## Direction:
Copy all the material below, exactly as it stands.

## Source excerpt:
= = = = =

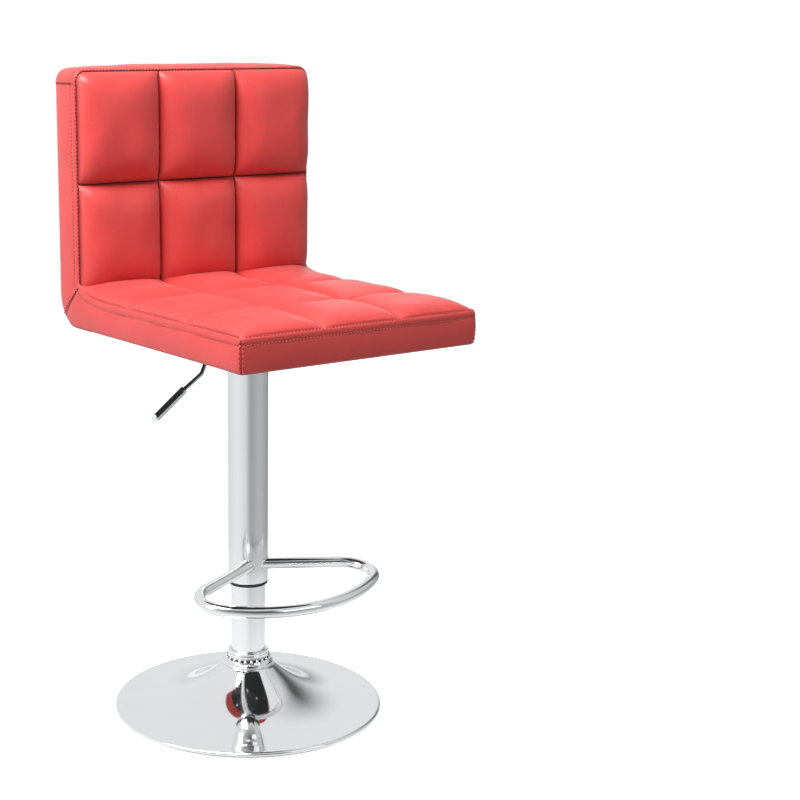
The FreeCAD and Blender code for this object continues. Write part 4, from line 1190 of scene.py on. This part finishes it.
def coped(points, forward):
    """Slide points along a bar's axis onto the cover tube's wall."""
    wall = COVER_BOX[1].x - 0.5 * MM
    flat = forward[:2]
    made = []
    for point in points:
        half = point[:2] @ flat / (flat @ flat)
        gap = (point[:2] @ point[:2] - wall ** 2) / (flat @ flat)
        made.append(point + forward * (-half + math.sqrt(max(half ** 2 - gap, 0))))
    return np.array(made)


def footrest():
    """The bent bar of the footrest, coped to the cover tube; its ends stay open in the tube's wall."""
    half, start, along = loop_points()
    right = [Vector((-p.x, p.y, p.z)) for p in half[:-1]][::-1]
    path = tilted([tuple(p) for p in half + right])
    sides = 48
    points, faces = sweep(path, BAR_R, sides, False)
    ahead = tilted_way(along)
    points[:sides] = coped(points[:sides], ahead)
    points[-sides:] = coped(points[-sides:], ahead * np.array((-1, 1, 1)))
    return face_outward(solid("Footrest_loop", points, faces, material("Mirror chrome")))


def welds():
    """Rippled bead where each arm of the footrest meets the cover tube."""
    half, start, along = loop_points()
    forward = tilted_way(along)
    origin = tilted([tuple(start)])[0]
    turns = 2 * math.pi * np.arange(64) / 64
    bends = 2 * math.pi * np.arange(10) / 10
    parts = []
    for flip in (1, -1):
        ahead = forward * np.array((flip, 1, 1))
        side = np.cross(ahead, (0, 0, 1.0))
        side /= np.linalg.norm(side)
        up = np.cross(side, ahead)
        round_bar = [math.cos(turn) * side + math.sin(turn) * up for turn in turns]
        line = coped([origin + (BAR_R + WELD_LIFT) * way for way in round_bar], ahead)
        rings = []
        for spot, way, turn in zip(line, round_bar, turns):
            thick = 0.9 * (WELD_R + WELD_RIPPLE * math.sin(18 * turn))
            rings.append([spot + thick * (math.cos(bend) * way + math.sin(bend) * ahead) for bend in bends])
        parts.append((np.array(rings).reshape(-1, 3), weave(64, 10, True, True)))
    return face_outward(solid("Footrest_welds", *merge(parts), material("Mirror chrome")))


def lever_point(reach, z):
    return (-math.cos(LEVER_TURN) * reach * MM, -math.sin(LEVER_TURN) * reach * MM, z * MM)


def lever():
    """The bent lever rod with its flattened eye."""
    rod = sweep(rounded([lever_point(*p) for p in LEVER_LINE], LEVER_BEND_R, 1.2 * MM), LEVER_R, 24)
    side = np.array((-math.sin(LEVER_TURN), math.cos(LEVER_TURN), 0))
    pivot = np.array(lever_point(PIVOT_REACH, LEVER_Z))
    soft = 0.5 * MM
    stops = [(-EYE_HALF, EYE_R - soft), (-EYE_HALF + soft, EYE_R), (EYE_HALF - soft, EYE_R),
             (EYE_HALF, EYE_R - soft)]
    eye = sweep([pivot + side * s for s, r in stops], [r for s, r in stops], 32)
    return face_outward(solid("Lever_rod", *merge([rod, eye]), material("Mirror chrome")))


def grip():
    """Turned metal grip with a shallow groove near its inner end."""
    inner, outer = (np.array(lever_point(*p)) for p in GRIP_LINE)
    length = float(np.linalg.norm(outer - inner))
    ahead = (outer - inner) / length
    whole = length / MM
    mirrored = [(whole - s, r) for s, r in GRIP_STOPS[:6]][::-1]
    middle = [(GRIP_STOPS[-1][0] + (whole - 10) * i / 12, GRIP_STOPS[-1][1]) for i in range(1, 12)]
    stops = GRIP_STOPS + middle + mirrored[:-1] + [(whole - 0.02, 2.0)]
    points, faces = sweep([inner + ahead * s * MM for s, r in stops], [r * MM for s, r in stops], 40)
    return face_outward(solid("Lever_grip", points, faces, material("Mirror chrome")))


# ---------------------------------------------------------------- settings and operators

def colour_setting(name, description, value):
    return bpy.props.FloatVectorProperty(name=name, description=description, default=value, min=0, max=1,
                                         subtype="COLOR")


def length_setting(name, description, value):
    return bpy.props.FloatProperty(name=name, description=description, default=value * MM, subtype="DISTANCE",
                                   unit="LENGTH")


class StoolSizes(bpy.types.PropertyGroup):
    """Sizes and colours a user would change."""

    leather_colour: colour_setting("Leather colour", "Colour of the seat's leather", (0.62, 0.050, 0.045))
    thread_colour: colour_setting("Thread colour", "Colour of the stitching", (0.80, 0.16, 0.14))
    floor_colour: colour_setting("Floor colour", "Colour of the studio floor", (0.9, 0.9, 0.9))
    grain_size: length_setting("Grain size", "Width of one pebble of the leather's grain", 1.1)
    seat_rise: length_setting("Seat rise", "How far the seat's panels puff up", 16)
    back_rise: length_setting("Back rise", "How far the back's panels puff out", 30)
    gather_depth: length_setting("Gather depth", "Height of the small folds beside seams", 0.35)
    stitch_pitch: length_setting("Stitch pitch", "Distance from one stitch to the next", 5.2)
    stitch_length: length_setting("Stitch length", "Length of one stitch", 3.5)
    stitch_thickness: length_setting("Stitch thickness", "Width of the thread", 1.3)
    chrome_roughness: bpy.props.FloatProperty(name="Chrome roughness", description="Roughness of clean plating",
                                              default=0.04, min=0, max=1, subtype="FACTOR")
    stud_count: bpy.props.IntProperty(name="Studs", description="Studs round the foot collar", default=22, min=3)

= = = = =

## Finished answer:
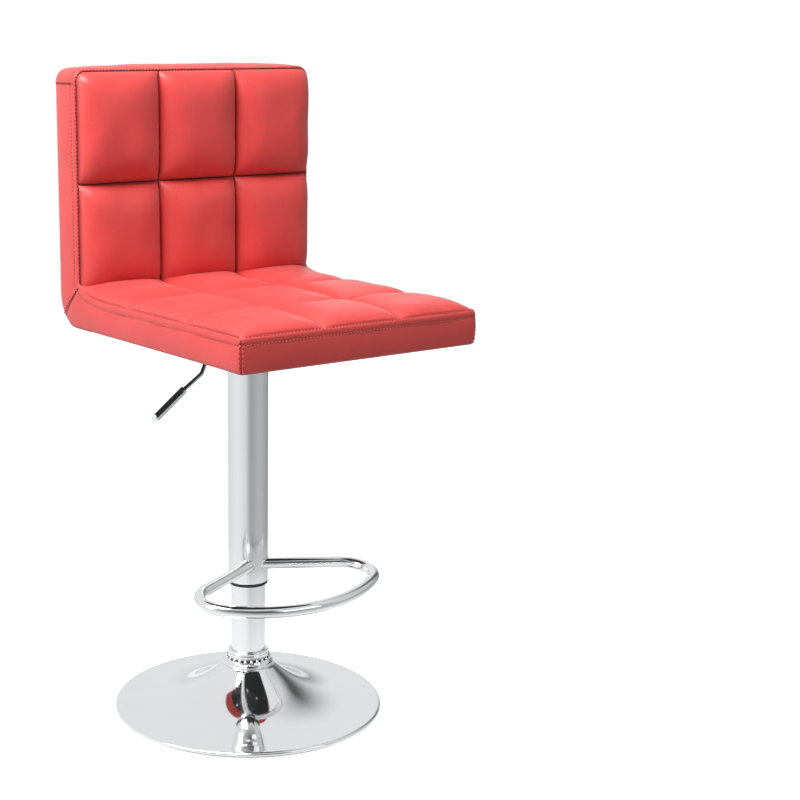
The FreeCAD and Blender code for this object continues. Write part 4, from line 1190 of scene.py on. This part finishes it.
def coped(points, forward):
    """Slide points along a bar's axis onto the cover tube's wall."""
    wall = COVER_BOX[1].x - 0.5 * MM
    flat = forward[:2]
    made = []
    for point in points:
        half = point[:2] @ flat / (flat @ flat)
        gap = (point[:2] @ point[:2] - wall ** 2) / (flat @ flat)
        made.append(point + forward * (-half + math.sqrt(max(half ** 2 - gap, 0))))
    return np.array(made)


def footrest():
    """The bent bar of the footrest, coped to the cover tube; its ends stay open in the tube's wall."""
    half, start, along = loop_points()
    right = [Vector((-p.x, p.y, p.z)) for p in half[:-1]][::-1]
    path = tilted([tuple(p) for p in half + right])
    sides = 48
    points, faces = sweep(path, BAR_R, sides, False)
    ahead = tilted_way(along)
    points[:sides] = coped(points[:sides], ahead)
    points[-sides:] = coped(points[-sides:], ahead * np.array((-1, 1, 1)))
    return face_outward(solid("Footrest_loop", points, faces, material("Mirror chrome")))


def welds():
    """Rippled bead where each arm of the footrest meets the cover tube."""
    half, start, along = loop_points()
    forward = tilted_way(along)
    origin = tilted([tuple(start)])[0]
    turns = 2 * math.pi * np.arange(64) / 64
    bends = 2 * math.pi * np.arange(10) / 10
    parts = []
    for flip in (1, -1):
        ahead = forward * np.array((flip, 1, 1))
        side = np.cross(ahead, (0, 0, 1.0))
        side /= np.linalg.norm(side)
        up = np.cross(side, ahead)
        round_bar = [math.cos(turn) * side + math.sin(turn) * up for turn in turns]
        line = coped([origin + (BAR_R + WELD_LIFT) * way for way in round_bar], ahead)
        rings = []
        for spot, way, turn in zip(line, round_bar, turns):
            thick = 0.9 * (WELD_R + WELD_RIPPLE * math.sin(18 * turn))
            rings.append([spot + thick * (math.cos(bend) * way + math.sin(bend) * ahead) for bend in bends])
        parts.append((np.array(rings).reshape(-1, 3), weave(64, 10, True, True)))
    return face_outward(solid("Footrest_welds", *merge(parts), material("Mirror chrome")))


def lever_point(reach, z):
    return (-math.cos(LEVER_TURN) * reach * MM, -math.sin(LEVER_TURN) * reach * MM, z * MM)


def lever():
    """The bent lever rod with its flattened eye."""
    rod = sweep(rounded([lever_point(*p) for p in LEVER_LINE], LEVER_BEND_R, 1.2 * MM), LEVER_R, 24)
    side = np.array((-math.sin(LEVER_TURN), math.cos(LEVER_TURN), 0))
    pivot = np.array(lever_point(PIVOT_REACH, LEVER_Z))
    soft = 0.5 * MM
    stops = [(-EYE_HALF, EYE_R - soft), (-EYE_HALF + soft, EYE_R), (EYE_HALF - soft, EYE_R),
             (EYE_HALF, EYE_R - soft)]
    eye = sweep([pivot + side * s for s, r in stops], [r for s, r in stops], 32)
    return face_outward(solid("Lever_rod", *merge([rod, eye]), material("Mirror chrome")))


def grip():
    """Turned metal grip with a shallow groove near its inner end."""
    inner, outer = (np.array(lever_point(*p)) for p in GRIP_LINE)
    length = float(np.linalg.norm(outer - inner))
    ahead = (outer - inner) / length
    whole = length / MM
    mirrored = [(whole - s, r) for s, r in GRIP_STOPS[:6]][::-1]
    middle = [(GRIP_STOPS[-1][0] + (whole - 10) * i / 12, GRIP_STOPS[-1][1]) for i in range(1, 12)]
    stops = GRIP_STOPS + middle + mirrored[:-1] + [(whole - 0.02, 2.0)]
    points, faces = sweep([inner + ahead * s * MM for s, r in stops], [r * MM for s, r in stops], 40)
    return face_outward(solid("Lever_grip", points, faces, material("Mirror chrome")))


# ---------------------------------------------------------------- settings and operators

def colour_setting(name, description, value):
    return bpy.props.FloatVectorProperty(name=name, description=description, default=value, min=0, max=1,
                                         subtype="COLOR")


def length_setting(name, description, value):
    return bpy.props.FloatProperty(name=name, description=description, default=value * MM, subtype="DISTANCE",
                                   unit="LENGTH")


class StoolSizes(bpy.types.PropertyGroup):
    """Sizes and colours a user would change."""

    leather_colour: colour_setting("Leather colour", "Colour of the seat's leather", (0.62, 0.050, 0.045))
    thread_colour: colour_setting("Thread colour", "Colour of the stitching", (0.80, 0.16, 0.14))
    floor_colour: colour_setting("Floor colour", "Colour of the studio floor", (0.9, 0.9, 0.9))
    grain_size: length_setting("Grain size", "Width of one pebble of the leather's grain", 1.1)
    seat_rise: length_setting("Seat rise", "How far the seat's panels puff up", 16)
    back_rise: length_setting("Back rise", "How far the back's panels puff out", 30)
    gather_depth: length_setting("Gather depth", "Height of the small folds beside seams", 0.35)
    stitch_pitch: length_setting("Stitch pitch", "Distance from one stitch to the next", 5.2)
    stitch_length: length_setting("Stitch length", "Length of one stitch", 3.5)
    stitch_thickness: length_setting("Stitch thickness", "Width of the thread", 1.3)
    chrome_roughness: bpy.props.FloatProperty(name="Chrome roughness", description="Roughness of clean plating",
                                              default=0.04, min=0, max=1, subtype="FACTOR")
    stud_count: bpy.props.IntProperty(name="Studs", description="Studs round the foot collar", default=22, min=3)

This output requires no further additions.